### AVAILABLE RECORDS

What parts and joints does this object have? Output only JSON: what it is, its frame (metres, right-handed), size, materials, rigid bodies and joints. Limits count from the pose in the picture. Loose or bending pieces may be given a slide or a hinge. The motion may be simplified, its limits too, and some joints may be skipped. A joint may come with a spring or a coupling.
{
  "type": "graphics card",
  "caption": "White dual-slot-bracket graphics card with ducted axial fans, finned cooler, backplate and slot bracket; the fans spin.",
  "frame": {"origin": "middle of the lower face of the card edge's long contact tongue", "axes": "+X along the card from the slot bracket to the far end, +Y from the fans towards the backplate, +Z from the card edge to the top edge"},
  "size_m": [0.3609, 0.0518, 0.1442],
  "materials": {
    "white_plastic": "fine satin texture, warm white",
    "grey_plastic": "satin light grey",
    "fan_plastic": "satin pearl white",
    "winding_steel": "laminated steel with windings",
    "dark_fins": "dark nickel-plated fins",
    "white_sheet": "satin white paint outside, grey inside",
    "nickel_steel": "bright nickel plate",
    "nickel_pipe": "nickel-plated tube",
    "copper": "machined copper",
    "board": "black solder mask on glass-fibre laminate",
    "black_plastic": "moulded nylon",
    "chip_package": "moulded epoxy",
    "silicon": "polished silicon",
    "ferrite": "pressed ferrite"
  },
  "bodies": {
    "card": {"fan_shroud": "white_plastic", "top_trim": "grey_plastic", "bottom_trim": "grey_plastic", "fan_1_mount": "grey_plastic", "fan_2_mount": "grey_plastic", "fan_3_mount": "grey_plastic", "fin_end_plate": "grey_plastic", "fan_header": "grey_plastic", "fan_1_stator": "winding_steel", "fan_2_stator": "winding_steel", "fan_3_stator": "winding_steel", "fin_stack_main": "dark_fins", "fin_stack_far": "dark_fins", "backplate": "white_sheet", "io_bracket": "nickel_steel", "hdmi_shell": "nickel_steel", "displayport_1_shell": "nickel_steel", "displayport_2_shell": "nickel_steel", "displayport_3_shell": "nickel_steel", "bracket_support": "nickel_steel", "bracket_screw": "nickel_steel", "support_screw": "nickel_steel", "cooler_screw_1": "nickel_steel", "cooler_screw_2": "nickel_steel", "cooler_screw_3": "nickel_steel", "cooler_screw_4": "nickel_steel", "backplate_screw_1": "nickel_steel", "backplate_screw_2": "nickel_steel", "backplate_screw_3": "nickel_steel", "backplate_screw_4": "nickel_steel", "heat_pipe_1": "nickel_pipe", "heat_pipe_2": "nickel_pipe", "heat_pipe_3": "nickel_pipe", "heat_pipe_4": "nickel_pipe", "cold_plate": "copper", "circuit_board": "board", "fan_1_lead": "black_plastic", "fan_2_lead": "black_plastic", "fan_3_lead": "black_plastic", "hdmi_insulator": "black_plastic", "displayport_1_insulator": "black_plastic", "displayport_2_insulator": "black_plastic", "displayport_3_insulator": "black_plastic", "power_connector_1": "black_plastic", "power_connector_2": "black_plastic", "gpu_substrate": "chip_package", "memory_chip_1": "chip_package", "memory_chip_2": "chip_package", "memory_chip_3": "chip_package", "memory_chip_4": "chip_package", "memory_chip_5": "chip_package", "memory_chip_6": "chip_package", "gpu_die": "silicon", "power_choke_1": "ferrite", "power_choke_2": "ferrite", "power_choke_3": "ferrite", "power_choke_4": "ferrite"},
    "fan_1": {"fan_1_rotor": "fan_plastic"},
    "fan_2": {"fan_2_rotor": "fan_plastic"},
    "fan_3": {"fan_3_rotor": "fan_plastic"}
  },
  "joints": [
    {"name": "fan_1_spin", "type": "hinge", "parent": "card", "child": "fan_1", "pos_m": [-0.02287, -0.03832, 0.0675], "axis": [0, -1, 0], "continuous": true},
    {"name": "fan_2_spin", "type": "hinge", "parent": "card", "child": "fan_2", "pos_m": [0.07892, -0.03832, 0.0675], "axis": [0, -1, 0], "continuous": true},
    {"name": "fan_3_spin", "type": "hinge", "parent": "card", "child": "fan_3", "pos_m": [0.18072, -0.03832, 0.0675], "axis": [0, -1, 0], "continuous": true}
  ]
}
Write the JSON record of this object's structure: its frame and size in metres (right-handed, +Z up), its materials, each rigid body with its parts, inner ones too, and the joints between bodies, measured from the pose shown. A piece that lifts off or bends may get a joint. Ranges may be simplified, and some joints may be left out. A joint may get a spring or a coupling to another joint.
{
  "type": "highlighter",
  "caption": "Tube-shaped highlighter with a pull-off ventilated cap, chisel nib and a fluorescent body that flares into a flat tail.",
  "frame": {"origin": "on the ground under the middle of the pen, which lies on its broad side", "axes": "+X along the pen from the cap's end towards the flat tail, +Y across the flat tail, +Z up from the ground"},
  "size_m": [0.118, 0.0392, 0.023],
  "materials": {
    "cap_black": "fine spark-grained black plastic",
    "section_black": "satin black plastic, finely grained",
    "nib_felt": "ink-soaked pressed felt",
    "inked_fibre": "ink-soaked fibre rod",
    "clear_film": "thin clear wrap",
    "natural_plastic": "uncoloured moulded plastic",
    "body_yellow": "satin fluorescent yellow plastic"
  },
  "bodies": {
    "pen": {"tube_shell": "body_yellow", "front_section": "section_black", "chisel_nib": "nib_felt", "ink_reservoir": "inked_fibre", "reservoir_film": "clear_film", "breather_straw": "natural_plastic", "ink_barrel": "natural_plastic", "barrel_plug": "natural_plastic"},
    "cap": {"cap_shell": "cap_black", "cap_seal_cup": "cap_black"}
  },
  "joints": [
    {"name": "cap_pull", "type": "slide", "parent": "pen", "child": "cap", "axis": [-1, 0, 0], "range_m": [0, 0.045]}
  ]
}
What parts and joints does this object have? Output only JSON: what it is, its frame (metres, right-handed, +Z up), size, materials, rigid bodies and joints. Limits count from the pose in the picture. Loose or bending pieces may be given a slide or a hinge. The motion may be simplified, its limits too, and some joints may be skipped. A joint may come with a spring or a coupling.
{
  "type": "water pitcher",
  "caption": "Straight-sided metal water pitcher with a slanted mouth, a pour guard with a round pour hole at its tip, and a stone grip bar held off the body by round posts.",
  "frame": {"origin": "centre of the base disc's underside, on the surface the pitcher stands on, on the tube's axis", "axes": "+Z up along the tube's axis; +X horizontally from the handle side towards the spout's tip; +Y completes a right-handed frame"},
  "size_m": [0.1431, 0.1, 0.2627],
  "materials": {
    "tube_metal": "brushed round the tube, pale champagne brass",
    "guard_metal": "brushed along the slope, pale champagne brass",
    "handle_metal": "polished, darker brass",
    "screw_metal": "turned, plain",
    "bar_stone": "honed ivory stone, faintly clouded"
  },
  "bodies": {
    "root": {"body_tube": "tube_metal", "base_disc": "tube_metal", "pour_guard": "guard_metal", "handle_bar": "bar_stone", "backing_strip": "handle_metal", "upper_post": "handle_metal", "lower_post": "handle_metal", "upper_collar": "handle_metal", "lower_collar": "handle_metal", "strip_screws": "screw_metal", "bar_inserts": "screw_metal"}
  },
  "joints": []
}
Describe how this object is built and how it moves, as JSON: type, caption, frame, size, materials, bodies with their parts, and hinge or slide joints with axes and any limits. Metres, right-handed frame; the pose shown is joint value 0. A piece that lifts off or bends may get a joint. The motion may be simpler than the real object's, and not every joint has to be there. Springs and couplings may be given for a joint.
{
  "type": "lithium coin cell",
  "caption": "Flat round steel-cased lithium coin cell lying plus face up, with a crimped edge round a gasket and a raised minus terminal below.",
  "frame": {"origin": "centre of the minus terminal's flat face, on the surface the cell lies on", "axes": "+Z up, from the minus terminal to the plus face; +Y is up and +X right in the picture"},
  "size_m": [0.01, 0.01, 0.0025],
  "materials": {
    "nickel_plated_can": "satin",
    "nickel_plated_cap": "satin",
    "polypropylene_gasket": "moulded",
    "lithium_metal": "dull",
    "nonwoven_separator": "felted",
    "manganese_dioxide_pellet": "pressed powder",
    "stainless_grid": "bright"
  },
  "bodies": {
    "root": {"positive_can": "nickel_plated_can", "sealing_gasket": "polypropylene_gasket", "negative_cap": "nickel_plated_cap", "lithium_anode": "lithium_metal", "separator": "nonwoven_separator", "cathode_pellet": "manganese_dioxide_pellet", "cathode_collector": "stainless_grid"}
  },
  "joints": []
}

######

● **WHAT THE TASK REQUIRES**
Reproduce the records above exactly, starting with the line that contains "Describe how this" and ending with the last line.

● **WORKED SOLUTION**
Describe how this object is built and how it moves, as JSON: type, caption, frame, size, materials, bodies with their parts, and hinge or slide joints with axes and any limits. Metres, right-handed frame; the pose shown is joint value 0. A piece that lifts off or bends may get a joint. The motion may be simpler than the real object's, and not every joint has to be there. Springs and couplings may be given for a joint.
{
  "type": "lithium coin cell",
  "caption": "Flat round steel-cased lithium coin cell lying plus face up, with a crimped edge round a gasket and a raised minus terminal below.",
  "frame": {"origin": "centre of the minus terminal's flat face, on the surface the cell lies on", "axes": "+Z up, from the minus terminal to the plus face; +Y is up and +X right in the picture"},
  "size_m": [0.01, 0.01, 0.0025],
  "materials": {
    "nickel_plated_can": "satin",
    "nickel_plated_cap": "satin",
    "polypropylene_gasket": "moulded",
    "lithium_metal": "dull",
    "nonwoven_separator": "felted",
    "manganese_dioxide_pellet": "pressed powder",
    "stainless_grid": "bright"
  },
  "bodies": {
    "root": {"positive_can": "nickel_plated_can", "sealing_gasket": "polypropylene_gasket", "negative_cap": "nickel_plated_cap", "lithium_anode": "lithium_metal", "separator": "nonwoven_separator", "cathode_pellet": "manganese_dioxide_pellet", "cathode_collector": "stainless_grid"}
  },
  "joints": []
}